Your objective =
Read the records below and copy each line that contains "slide".

Material provided =
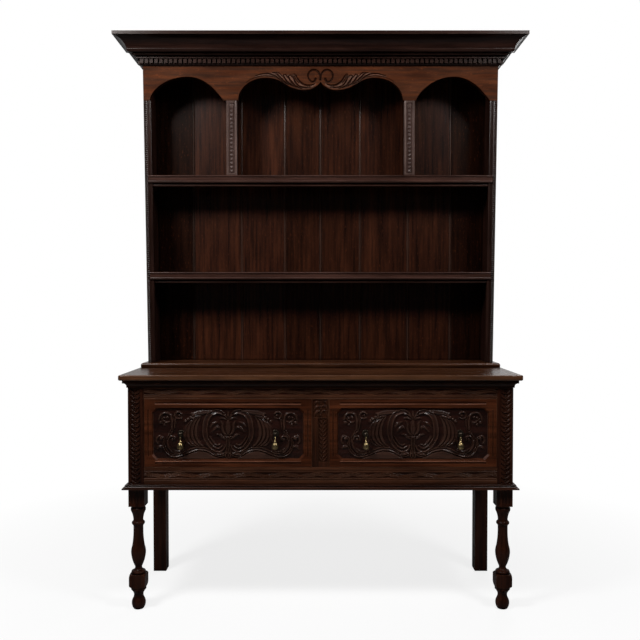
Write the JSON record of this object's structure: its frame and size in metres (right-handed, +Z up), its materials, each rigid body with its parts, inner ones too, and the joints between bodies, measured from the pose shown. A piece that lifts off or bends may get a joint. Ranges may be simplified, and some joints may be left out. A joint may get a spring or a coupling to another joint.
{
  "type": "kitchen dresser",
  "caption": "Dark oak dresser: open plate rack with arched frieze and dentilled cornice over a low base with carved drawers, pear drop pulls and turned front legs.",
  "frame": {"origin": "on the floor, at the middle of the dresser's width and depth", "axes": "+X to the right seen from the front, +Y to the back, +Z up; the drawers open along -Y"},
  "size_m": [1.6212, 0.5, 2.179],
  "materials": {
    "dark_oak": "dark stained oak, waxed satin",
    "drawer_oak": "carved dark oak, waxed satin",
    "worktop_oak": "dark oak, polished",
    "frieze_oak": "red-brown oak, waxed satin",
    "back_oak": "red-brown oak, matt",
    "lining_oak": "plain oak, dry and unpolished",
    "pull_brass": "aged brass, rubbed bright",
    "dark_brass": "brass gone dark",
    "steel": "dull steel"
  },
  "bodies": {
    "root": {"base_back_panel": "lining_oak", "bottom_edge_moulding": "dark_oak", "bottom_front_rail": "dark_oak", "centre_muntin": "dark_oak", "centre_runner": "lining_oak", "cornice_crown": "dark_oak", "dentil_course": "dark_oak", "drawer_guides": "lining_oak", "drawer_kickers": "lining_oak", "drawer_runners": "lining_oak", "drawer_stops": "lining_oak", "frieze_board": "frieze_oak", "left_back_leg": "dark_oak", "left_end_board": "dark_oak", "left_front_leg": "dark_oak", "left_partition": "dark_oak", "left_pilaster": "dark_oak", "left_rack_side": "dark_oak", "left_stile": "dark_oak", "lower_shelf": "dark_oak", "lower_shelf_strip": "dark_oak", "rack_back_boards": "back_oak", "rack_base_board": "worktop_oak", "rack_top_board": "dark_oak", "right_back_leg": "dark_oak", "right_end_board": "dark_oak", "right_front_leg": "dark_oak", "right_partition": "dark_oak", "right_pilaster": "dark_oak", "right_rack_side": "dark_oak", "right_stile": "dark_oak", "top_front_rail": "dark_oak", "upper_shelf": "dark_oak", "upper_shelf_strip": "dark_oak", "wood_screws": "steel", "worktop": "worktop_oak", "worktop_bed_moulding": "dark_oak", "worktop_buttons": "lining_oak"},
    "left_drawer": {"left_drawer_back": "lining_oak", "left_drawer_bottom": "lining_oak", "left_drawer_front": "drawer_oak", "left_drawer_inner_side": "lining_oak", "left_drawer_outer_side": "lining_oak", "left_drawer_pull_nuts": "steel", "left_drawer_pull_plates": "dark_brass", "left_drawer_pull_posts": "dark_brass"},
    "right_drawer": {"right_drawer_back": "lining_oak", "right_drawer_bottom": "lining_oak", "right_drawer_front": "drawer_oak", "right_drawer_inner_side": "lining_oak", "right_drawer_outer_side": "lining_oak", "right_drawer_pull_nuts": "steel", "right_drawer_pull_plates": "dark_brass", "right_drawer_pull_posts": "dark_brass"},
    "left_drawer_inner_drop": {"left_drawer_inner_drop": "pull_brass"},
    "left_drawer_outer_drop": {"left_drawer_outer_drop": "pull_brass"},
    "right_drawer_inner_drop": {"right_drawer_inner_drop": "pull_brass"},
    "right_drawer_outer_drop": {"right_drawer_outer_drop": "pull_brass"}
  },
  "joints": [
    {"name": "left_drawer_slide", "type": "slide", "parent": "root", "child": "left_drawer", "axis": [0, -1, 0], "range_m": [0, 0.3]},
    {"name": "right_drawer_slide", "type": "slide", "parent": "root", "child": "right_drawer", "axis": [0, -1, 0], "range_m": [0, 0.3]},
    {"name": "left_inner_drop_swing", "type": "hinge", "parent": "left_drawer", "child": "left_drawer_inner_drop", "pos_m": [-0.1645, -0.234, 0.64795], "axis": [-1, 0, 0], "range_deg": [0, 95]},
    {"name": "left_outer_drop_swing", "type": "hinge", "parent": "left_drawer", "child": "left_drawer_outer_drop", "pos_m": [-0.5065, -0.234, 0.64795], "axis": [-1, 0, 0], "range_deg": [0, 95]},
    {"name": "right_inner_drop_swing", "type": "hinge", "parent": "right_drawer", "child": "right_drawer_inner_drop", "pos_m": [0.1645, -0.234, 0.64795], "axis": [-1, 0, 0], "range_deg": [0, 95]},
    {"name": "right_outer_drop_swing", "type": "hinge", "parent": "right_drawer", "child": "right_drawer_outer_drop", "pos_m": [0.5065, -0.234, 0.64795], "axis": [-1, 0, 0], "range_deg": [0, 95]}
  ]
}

...

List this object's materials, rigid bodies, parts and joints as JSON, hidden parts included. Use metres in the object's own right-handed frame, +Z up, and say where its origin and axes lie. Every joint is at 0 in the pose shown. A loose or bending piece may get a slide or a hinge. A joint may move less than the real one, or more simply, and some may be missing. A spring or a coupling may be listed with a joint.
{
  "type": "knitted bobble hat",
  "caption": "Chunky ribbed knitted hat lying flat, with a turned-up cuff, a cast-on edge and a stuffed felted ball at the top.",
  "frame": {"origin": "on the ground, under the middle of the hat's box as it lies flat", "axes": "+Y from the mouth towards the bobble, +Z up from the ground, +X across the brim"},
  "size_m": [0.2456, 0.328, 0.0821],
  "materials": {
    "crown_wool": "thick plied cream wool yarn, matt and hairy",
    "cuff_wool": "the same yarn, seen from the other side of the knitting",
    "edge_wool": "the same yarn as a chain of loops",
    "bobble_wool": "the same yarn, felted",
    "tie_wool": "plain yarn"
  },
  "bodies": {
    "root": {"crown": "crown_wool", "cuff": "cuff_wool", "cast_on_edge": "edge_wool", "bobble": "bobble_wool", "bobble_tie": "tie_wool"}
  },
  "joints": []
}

==

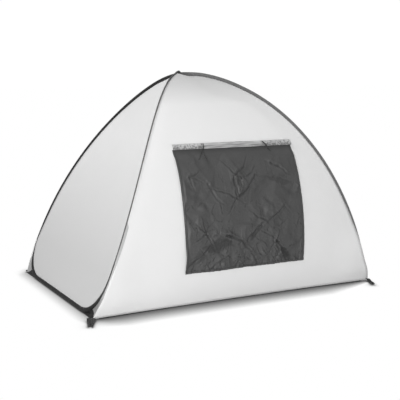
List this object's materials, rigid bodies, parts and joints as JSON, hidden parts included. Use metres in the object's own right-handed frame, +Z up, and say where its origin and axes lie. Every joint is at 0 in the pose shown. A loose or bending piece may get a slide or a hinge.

The result =
    {"name": "left_drawer_slide", "type": "slide", "parent": "root", "child": "left_drawer", "axis": [0, -1, 0], "range_m": [0, 0.3]},
    {"name": "right_drawer_slide", "type": "slide", "parent": "root", "child": "right_drawer", "axis": [0, -1, 0], "range_m": [0, 0.3]},
List this object's materials, rigid bodies, parts and joints as JSON, hidden parts included. Use metres in the object's own right-handed frame, +Z up, and say where its origin and axes lie. Every joint is at 0 in the pose shown. A loose or bending piece may get a slide or a hinge. A joint may move less than the real one, or more simply, and some may be missing. A spring or a coupling may be listed with a joint.
List this object's materials, rigid bodies, parts and joints as JSON, hidden parts included. Use metres in the object's own right-handed frame, +Z up, and say where its origin and axes lie. Every joint is at 0 in the pose shown. A loose or bending piece may get a slide or a hinge.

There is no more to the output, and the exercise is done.